Assim como Marina, Ciro Gomes empreende uma guinada
comportamental para conseguir herdar os votos de Lula. Só que no sentido
inverso: Ciro modera o discurso. Apresenta-se mais “Cirinho paz e amor” do que
nunca. Depois de tropeçar seguidamente na língua, Ciro apareceu com
posicionamento bem mais ameno nos primeiros debates, onde tem feito questão de
começar suas perguntas elogiando o candidato adversário e o chamando de
“amigo”. De outro lado, aposta em algumas propostas populistas. Como a de que
vai resolver o endividamento de 63 milhões de pessoas. Se pudesse, convocaria
Zeca Pagodinho para cantar em prosa e verso em seus comícios o samba “Eu vou
tirar seu nome do SPC”. Ciro também pretende fazer um aceno de políticas
públicas às mulheres, discutindo melhorias no sistema de saúde e de assistência
educacional.
“Cirinho”
Para seduzir o eleitorado do Nordeste, Ciro Gomes aposta na
sua origem.

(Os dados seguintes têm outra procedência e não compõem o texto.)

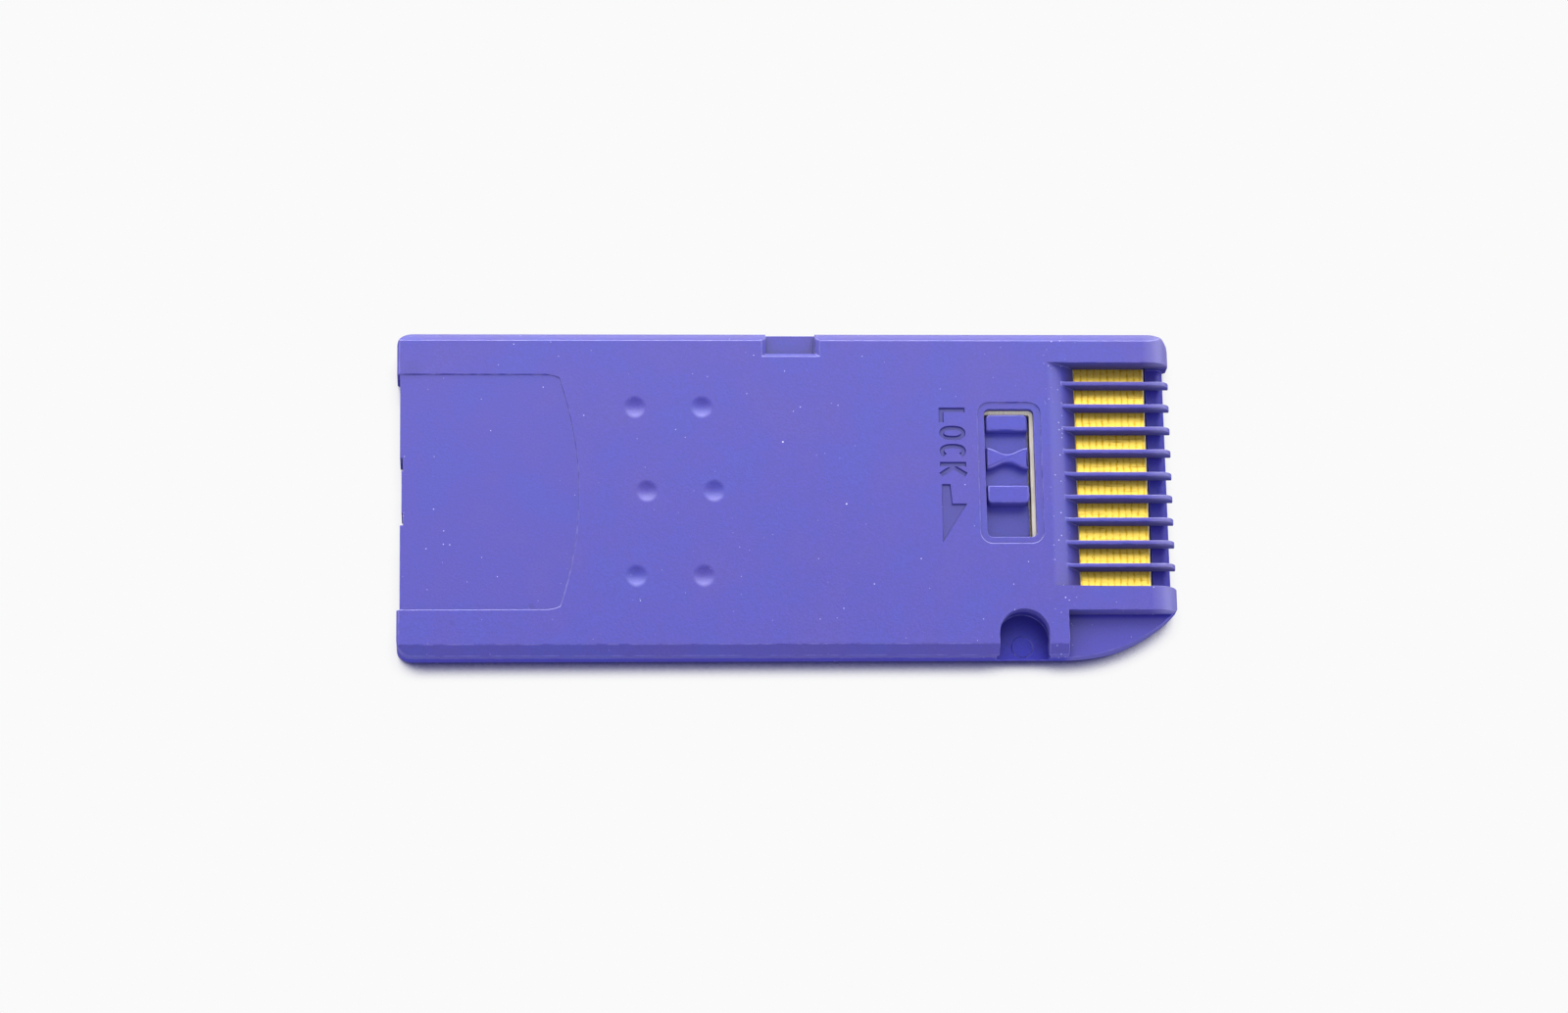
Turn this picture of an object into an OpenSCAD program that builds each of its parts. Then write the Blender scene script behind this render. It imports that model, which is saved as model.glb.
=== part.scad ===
// Slim removable memory card, lying on its label side with its contacts up.
// X runs from the grip end to the contact end, Y across the card, Z up from the label side.
// The origin is the middle of the card's footprint. All sizes are in millimetres.

/* [Card] */
// Length of the card
card_l = 50; // [49:0.5:56]
// Width of the card
card_w = 21.5; // [21:0.25:24]
// Thickness of the card
card_t = 2.8; // [2.7:0.05:3.2]
// Height of the joint line between the two shells
seam_z = 1.5; // [1.4:0.05:1.6]
// Bevel along the long edges of both faces
edge_bevel = 0.6; // [0.3:0.05:0.65]
// Bevel round the grip end
grip_bevel = 0.15; // [0.05:0.05:0.3]
// Radius of the two corners at the grip end
grip_r = 0.97; // [0.5:0.01:1.2]
// Radius of the square corner at the contact end
front_r = 1.35; // [0.8:0.05:1.5]
// Radius of the leading edge on the contact side
nose_r = 1.3; // [0.8:0.05:1.3]
// Bevel of the leading edge on the label side
nose_bevel = 0.5; // [0.2:0.05:0.7]

/* [Walls] */
// Thickness of the outer walls
wall_t = 0.7; // [0.6:0.05:0.9]
// Thickness of the rear shell's plate
plate_t = 0.6; // [0.5:0.05:0.7]
// Thickness of the inner walls round the notches
inner_wall = 0.55; // [0.4:0.05:0.7]
// Thickness of the front shell under the circuit board
floor_t = 0.55; // [0.4:0.05:0.6]

/* [Key corner] */
// Radius of the swept corner
sweep_r = 10.5; // [9.5:0.25:11.5]
// Distance from the front edge to where the sweep begins
sweep_start = 7.46; // [7:0.02:7.6]
// Distance from the front edge to the end wall of the corner step
step_l = 7.13; // [6.8:0.01:7.3]
// Depth of the corner step from the near side
step_w = 2.82; // [2.4:0.02:3]

/* [Contacts] */
// Number of contacts
contacts = 10; // [8:1:10]
// Distance between neighbouring contacts
contact_pitch = 1.53; // [1.4:0.01:1.55]
// Offset of the contact window from the middle of the card
window_y = 1.3; // [1.2:0.05:1.4]
// How far the window's far wall stands over the last contact's place
window_trim = 0.28; // [0:0.02:0.3]
// Distance from the front edge to the window's back edge
window_back = 8.1; // [8:0.02:8.2]
// Length of the ramp at the back of the window
ramp_run = 1.95; // [1.7:0.05:1.95]
// How far the ramp bulges out of a straight line
ramp_bulge = 0.2; // [0.05:0.05:0.3]
// Thickness of a rib at its top edge
rib_t = 0.26; // [0.2:0.02:0.32]
// Extra thickness of a rib at its foot, for both sides together
rib_draft = 0.1; // [0.04:0.02:0.16]
// Depth of the rib tops below the face
rib_drop = 0.55; // [0.4:0.05:0.7]
// Length of the round at a rib's tip
rib_tip = 0.7; // [0.4:0.05:0.9]
// Drop of the round at a rib's tip
rib_tip_drop = 0.9; // [0.5:0.05:0.95]
// Width of a gold pad
pad_w = 1.3; // [1.1:0.02:1.34]
// Length of a gold pad
pad_l = 4.5; // [4.2:0.05:4.5]
// Thickness of a gold pad
pad_t = 0.03; // [0.02:0.01:0.05]
// Distance from the front edge to the pads
pad_front = 1.62; // [1.58:0.01:1.7]
// Length of the lip in front of the contacts
lip_l = 1.46; // [1.2:0.02:1.5]
// How far the lip is set back from the front edge
lip_inset = 0.25; // [0.1:0.05:0.3]
// Radius of the lip's front edge
lip_r = 0.6; // [0.3:0.05:0.6]

/* [Circuit board] */
// Thickness of the circuit board
board_t = 0.5; // [0.4:0.05:0.5]
// Height of the circuit board's underside
board_z = 0.7; // [0.65:0.05:0.75]
// Clearance round the circuit board
board_gap = 0.1; // [0.05:0.05:0.2]
// Width of the ledge that carries the circuit board
ledge_w = 0.6; // [0.4:0.05:0.9]
// Radius of the corners inside the shells
pocket_r = 0.5; // [0.3:0.05:0.7]

/* [Lock] */
// Distance from the front edge to the middle of the lock window
lock_back = 10.6; // [10.5:0.02:10.8]
// Width of the lock window
slot_w = 3.2; // [3.1:0.05:3.3]
// Distance from the far side to the lock window
slot_inset = 5.22; // [5:0.02:5.6]
// Corner radius of the lock window
slot_r = 0.35; // [0.2:0.05:0.5]
// Width of the shallow border round the lock window
border_w = 0.45; // [0.3:0.05:0.5]
// Depth of that border
border_d = 0.12; // [0.05:0.01:0.15]
// Width of the slider
slider_w = 2.7; // [2.5:0.01:2.75]
// Length of the slider
slider_l = 5.94; // [5.8:0.02:6]
// Gap between the slider and the window on the grip side
slider_side = 0.1; // [0.08:0.01:0.15]
// Gap between the slider and the window's far end when unlocked
slider_end = 0.3; // [0.1:0.01:0.35]
// Distance that the slider travels to lock
slider_travel = 2.2; // [1.9:0.05:2.3]
// Gap between the slider and the window's near end when locked
slider_stop = 0.14; // [0.08:0.02:0.2]
// Depth of the slider's top below the face
slider_drop = 0.3; // [0.2:0.05:0.4]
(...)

Embora seja paulista, nascido na mesma Pindamonhangaba de Geraldo
Alckmin, Ciro mudou-se criança para a cidade de Sobral, no Ceará. Sua fala
carrega forte sotaque cearense. A teórica vantagem pode ser um problema para
Ciro. Explica-se: no Ceará, ele tem convivência pacífica com o PT do governador
Camilo Santana, candidato à reeleição. Em outros estados nordestinos, no
entanto, a máquina petista trabalhou forte contra ele. Um caso notório é
Pernambuco, ponto central da intervenção feita pelo PT para evitar que o PSB
virasse aliado de Ciro, robustecendo a sua candidatura. Assim, integrantes da
campanha do pedetista acreditam que ele terá mais dificuldade justamente nos
Estados em que o PT tem maior protagonismo, como Bahia e Piauí.
Enquanto Ciro já colocou o pé na estrada há mais de um mês,
o único herdeiro com a chancela oficial, Fernando Haddad começou a percorrer o
País apenas na última semana e com a foto de Lula debaixo do braço. Os
primeiros programas de TV a serem gravados pelo PT pretendem fazer uma fusão de
frases nas quais se passará a ideia de que Lula transmuta-se em Fernando
Haddad. Passam de “Lula e Haddad” para “Lula é Haddad”, em momento a ser
definido. Seu problema será ser capaz de obter efeito para essa mensagem numa
campanha de pouco mais de 30 dias, onde, oficialmente, ele começa não sendo o
candidato. E o desafio é ainda maior porque as pesquisas mostram que Haddad é
mais desconhecido justamente onde Lula tem mais votos. Os maiores índices de
desconhecimento do ex-prefeito são no Norte e no Nordeste: 54% e 51%,
respectivamente. Para petistas, como o ex-governador da Bahia Jaques Wagner,
Haddad não pode ser apenas o avatar de Lula na disputa.
Precisa ter um perfil próprio colocado para o eleitor. “Não
adianta querer vesti-lo de Lula. Ele (Haddad) não é o Lula”, afirmou. Há outro
elemento importante pouco levado em consideração. A tragédia do poste 1 – Dilma
Rousseff – permanece vivíssima na memória do eleitor. O eleitorado lulista
arriscaria votar de novo num preposto dele, o poste 2, diante da profunda crise
legada pelo poste 1? Para o cientista político David Fleischer, professor da
Universidade de Brasília, Haddad pode até ser mesmo o maior beneficiário do
capital político de Lula. Mas não numa parcela suficiente alçá-lo ao segundo
turno. “Pelo tempo curto, a força de Lula não será tão grande como foi em 2010,
quando ele elegeu Dilma Rousseff”, analisa. Para quem quer atrair o eleitorado
lulista, Fleischer recomenda sola de sapato. “As campanhas de rua serão
importantes porque os telejornais locais vão cobrir. É uma oportunidade”,
salienta Fleischer. Em jogo, a tão acalentada vaga no segundo turno.